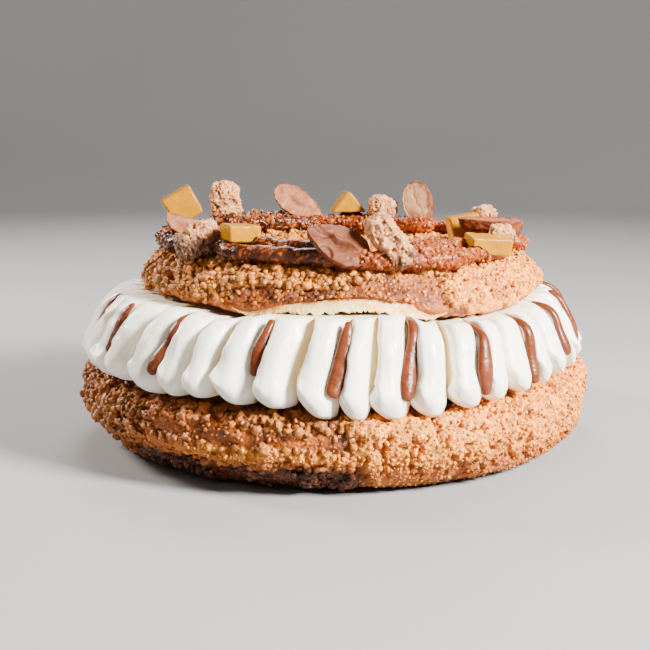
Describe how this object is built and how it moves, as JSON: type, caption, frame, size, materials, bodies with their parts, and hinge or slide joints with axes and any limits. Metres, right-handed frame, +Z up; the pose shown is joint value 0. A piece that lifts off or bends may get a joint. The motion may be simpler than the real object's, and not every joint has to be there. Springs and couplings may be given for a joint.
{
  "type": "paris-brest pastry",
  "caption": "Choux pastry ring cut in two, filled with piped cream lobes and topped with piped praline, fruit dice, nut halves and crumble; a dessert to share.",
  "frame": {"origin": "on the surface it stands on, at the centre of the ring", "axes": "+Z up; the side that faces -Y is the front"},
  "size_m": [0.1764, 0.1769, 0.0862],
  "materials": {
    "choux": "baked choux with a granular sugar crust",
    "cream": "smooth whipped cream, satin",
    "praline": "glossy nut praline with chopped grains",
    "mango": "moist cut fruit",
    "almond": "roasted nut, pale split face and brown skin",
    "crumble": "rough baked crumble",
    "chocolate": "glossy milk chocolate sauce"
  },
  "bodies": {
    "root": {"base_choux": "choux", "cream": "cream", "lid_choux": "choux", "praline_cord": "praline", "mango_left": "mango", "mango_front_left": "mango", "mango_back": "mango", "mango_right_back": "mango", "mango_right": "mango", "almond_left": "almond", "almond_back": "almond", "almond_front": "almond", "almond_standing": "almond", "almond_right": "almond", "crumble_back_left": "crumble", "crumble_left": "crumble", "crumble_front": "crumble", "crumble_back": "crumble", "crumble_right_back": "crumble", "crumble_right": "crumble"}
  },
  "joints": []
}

----

### Exercise goal
Please return the data above exactly as given.

### Solution to the exercise
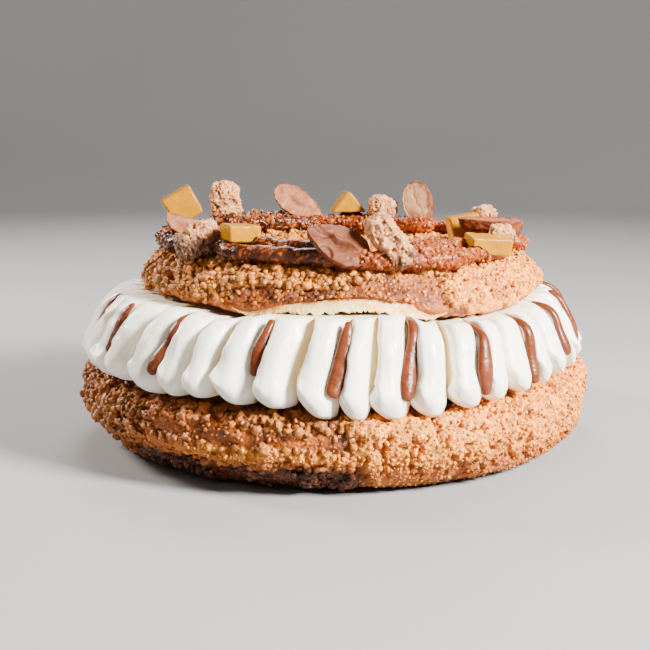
Describe how this object is built and how it moves, as JSON: type, caption, frame, size, materials, bodies with their parts, and hinge or slide joints with axes and any limits. Metres, right-handed frame, +Z up; the pose shown is joint value 0. A piece that lifts off or bends may get a joint. The motion may be simpler than the real object's, and not every joint has to be there. Springs and couplings may be given for a joint.
{
  "type": "paris-brest pastry",
  "caption": "Choux pastry ring cut in two, filled with piped cream lobes and topped with piped praline, fruit dice, nut halves and crumble; a dessert to share.",
  "frame": {"origin": "on the surface it stands on, at the centre of the ring", "axes": "+Z up; the side that faces -Y is the front"},
  "size_m": [0.1764, 0.1769, 0.0862],
  "materials": {
    "choux": "baked choux with a granular sugar crust",
    "cream": "smooth whipped cream, satin",
    "praline": "glossy nut praline with chopped grains",
    "mango": "moist cut fruit",
    "almond": "roasted nut, pale split face and brown skin",
    "crumble": "rough baked crumble",
    "chocolate": "glossy milk chocolate sauce"
  },
  "bodies": {
    "root": {"base_choux": "choux", "cream": "cream", "lid_choux": "choux", "praline_cord": "praline", "mango_left": "mango", "mango_front_left": "mango", "mango_back": "mango", "mango_right_back": "mango", "mango_right": "mango", "almond_left": "almond", "almond_back": "almond", "almond_front": "almond", "almond_standing": "almond", "almond_right": "almond", "crumble_back_left": "crumble", "crumble_left": "crumble", "crumble_front": "crumble", "crumble_back": "crumble", "crumble_right_back": "crumble", "crumble_right": "crumble"}
  },
  "joints": []
}